In the third chapter, the author questions two generally accepted ideas: first, the reduction of perception to brain activity, and second, the traditional objectivist theory of perception, which postulates that the mind merely processes objective data that it receives from the world. Gibbs suggests instead that "perception involves bodily movements (…) and the anticipation of action when adapting to environmental situations" (p. 77). In various situations, body movements are closely associated with perception itself - such as recognizing people from their postures, listening to a piece of music that oneself can perform, or understanding a force-dynamic situation.
Chapter 4 explores the links between embodied experience and concepts. The author selects some problems about the traditional view of concepts and prototypes: the common model of concepts as decontextualized mental representations nested in pre-existing static structures is confronted with the wide range of prototype effects that are found with concepts. On that basis, the author relies on conceptual metaphor theory (Lakoff and Johnson 1980) and discusses various examples that show the metaphorical - embodied - nature of many abstract concepts.
In chapter 5, Gibbs shows that higher-order cognitive activities also seem to be embodied. Memory, for instance, may be defined as embodied action, since memorizing and remembering often involve environmental information or, concerning language, vocalization. It is suggested that "computational processing on symbolic representations" is not restricted to the brain but rather it is "distributed as a 'cognitive web' across brains, bodies and worlds" (p. 157).
The sixth chapter is devoted the question of language and embodiment. As before, Gibbs criticizes the traditional decontextualized view of meaning and language, and he argues the case for a global influence of embodied activity over language use, be it speech perception, word processing or discourse comprehension. Not surprisingly, an important part of the section is devoted to gesture, supporting the idea that speech and gesture "constitute a tightly coupled cognitive system" (p. 168). According to Gibbs, embodiment plays a part in many tasks that involve language, whether during effective communication or while accessing "off-line knowledge".

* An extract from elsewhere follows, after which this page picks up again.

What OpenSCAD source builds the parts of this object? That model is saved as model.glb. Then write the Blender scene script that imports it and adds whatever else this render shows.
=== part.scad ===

In the case of cognitive development (chapter 7), the concept of embodiment owes much to the pioneering work of Jean Piaget, who emphasized the role of sensorimotor activity in cognitive growth. Since the 1950's, much experimental work has refined the theory behind this approach to cognitive development. Considering the question of physical reasoning (i.e. handling physical objects in order to understand their properties), Gibbs mentions recent experiments and deplores the fact that scientists seldom acknowledge embodiment.
Chapter 8 focuses on the relationships between body, emotions and consciousness. At first, Gibbs reminds us that not only bodily sensations are tightly associated with conscious experiences and emotions, but also they are connected with the world itself. Therefore, the view of consciousness as isolated and separated from the body is rejected by the author, who claims that emotions and consciousness "emerge from interactions of brain, body and world" (p. 273).

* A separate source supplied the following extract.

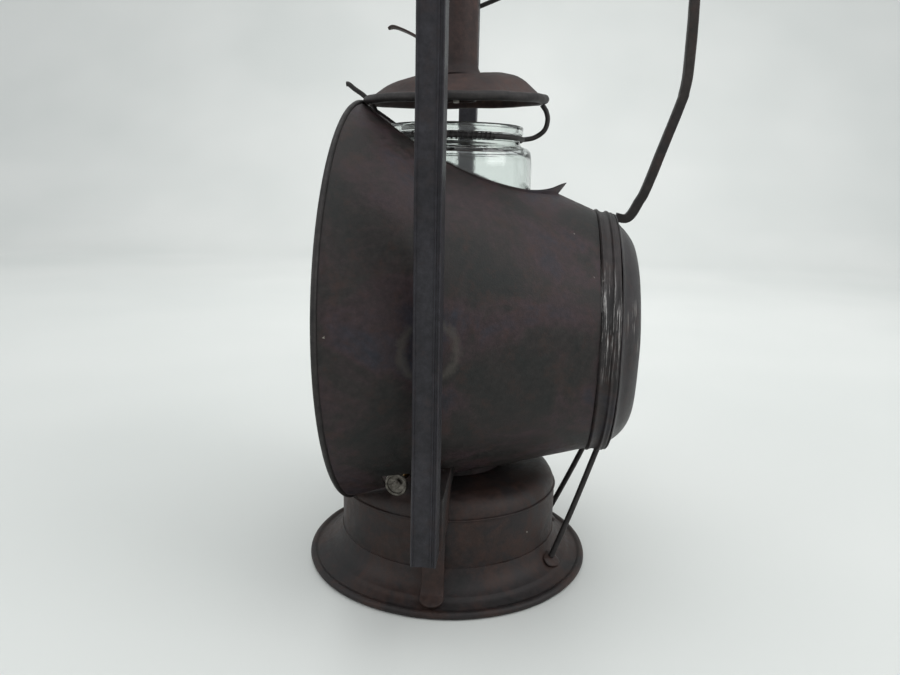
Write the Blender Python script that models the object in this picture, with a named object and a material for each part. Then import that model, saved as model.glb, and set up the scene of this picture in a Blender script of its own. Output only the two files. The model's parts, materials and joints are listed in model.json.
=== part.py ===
"""Railway inspector's hand lamp: hooded oil lantern with square air tubes, modelled in millimetres.

Origin: centre of the foot on the floor. +Z is up, -X is the way the hood opens, and the two
square air tubes stand on the -Y side (near) and the +Y side (far).
"""
import math

import bmesh
import bpy
from mathutils import Matrix, Vector

MM = 0.001

# ---------------------------------------------------------------- clearances and stock
GAP = 0.3              # clearance between pieces that touch
SHEET = 0.8            # tinned sheet thickness
ROUND = 36             # sides of a large turned piece
MEDIUM = 24            # sides of a middling one
SMALL = 16             # sides of a small turned piece
WIRE_SIDES = 6

# ---------------------------------------------------------------- foot and fount
FOOT_R = 75.8
FOOT_BEAD_R = 2.4
FOOT_STEP_R = 66.0
FOOT_STEP_Z = 7.5
FOOT_COLLAR_Z = 14.0
PLATE_T = 1.5
DRUM_R = 57.8
DRUM_TOP = 53.0
SHOULDER_R = 11.5
COLLAR_R = 18.0        # burner collar, outside
COLLAR_H = 2.5
FILLER_AZIMUTH = math.radians(60.0)
FILLER_TILT = math.radians(45.0)
FILLER_R = 7.5
FILLER_RISE = 6.0
FILLER_CAP_R = 10.0
FILLER_CAP_H = 8.0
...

The book under review is important in several ways: it offers the first full picture of a question that has been frequently but only partially examined in various areas of cognitive science. Considering the amount of studies on the subject, Embodiment and Cognitive Science provides a coherent and well-documented synthesis. Although it does not offer a general model of embodiment, it puts forward a large body of evidence to support the "embodiment premise". Finally, from the perspective of philosophy of science, Gibbs' book clearly delineates the limits of generalization in science, since embodiment takes part in a global trend towards (re-) contextualized theories.